Tuesday, 26 September 2017

How Much of The Truth Is Appropriate for a 10-Year-Old?

We are raising our grandchild. She’s 10. Her mom (my step-daughter) abandoned her at 3 yrs. We’ve had custody since & she’s like my own. Her dad is schizophrenic & drug addict. She says she misses him often even though he was in jail for the 1st half of her life & they really haven’t bonded. They don’t spend much time together. Never unsupervised. Anyway when he got out of prison, he had 2 more kids with another girl. My grand loves that she has siblings. She also knows why she cant live with him/them. We figd. those kids would probably be taken from them at some point and thats what happened. Her dad OD’d & they drug tested all of them. They both failed & CPS took the kids. They also had drugs in their systems. He is in a rehab now. Not sure about his girlfriend. They don’t live close to us. My grand was expecting to see them last week for her half sister’s first bday party. The paternal grandparents don’t want her to know about any of this, but I don’t want to lie to her. I want her to know she can trust us. I do know she’s better not knowing every detail but I feel she can handle a PG version of the truth. She’s been mature hearing other truths about her parents in the past. I really need some advice on what to do this time. Thank you!

A. Every child is different, and every circumstance surrounding the rearing of a child is also different. Her paternal grandparents don’t want her to know and probably for obvious reasons; they don’t want their son to look bad in the eyes of the child. They don’t want their grandchild to know. What we need to realize is that they are recommending that the child be lied to. Obviously, the child does not need to know all of the facts. There are facts that are too strong, too intense and beyond the proper assimilation of a child.

What is appropriate for a 10-year-old child? Do you tell this 10-year-old child that her dog ran away or do you tell this child the truth? Her dog was hit by a car and died. Surely, if you tell her the truth you will have dashed all hope of her being reunited with her dog. If you lie to her, she will likely spend endless hours searching for the dog, putting ads in the paper and online, taping flyers to telephone poles and store windows and imagining horrible scenarios of her lost dog suffering, lost without food and shelter. She will feel the need to rescue her dog. She will of course never rescue this dog because it is buried in the backyard. What have you accomplished?

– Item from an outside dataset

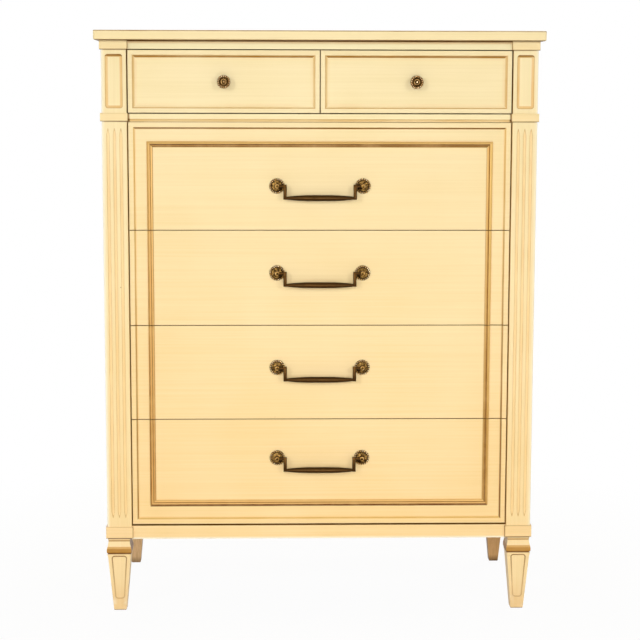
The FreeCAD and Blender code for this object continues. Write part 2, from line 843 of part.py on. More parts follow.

There are bad things in life. There are painful things in life that we must all deal with. There is no sparing her from the unpleasantries of life. Your job is to prepare her for life, life without you. She must be strong enough to survive and to prosper in spite of the pain and obstacles that life will throw her way.

Though we all wish that children will find life to be one long walk through Willy Wonka’s chocolate factory, we know that our wish will never come true. Life has hardship and pain and it is our job to best equip children to deal with and survive the hardships that they will indeed encounter. We have failed them miserably if we have not prepared them for the difficulty and pain of living.

Also, remember that children hate to be lied to. If you lie to them, it proves to them that you cannot be trusted. Their peace and security is founded upon the fact that you can be trusted. If you lie to them you must hope that when that lie is revealed, with the passage of time, that they will forgive you and believe that “yes” you did indeed have a very valid reason for having lied to them. But that is not always the case.

Many children are very upset, with their parents, when they find out that their parents have lied about “Santa Claus.”

The dog did not run away. It was hit by a car and died. Having said that, there is no reason to extend the suffering of the child. Gruesome pictures of the dead animal and bloody recollections of the accident scene, are all unnecessary and serve no purpose other than to produce needless pain for the child.

No one knows your granddaughter better than you do. As you pointed out, in your letter, you believe that a PG version of the truth is warranted. I could not agree more. Good luck.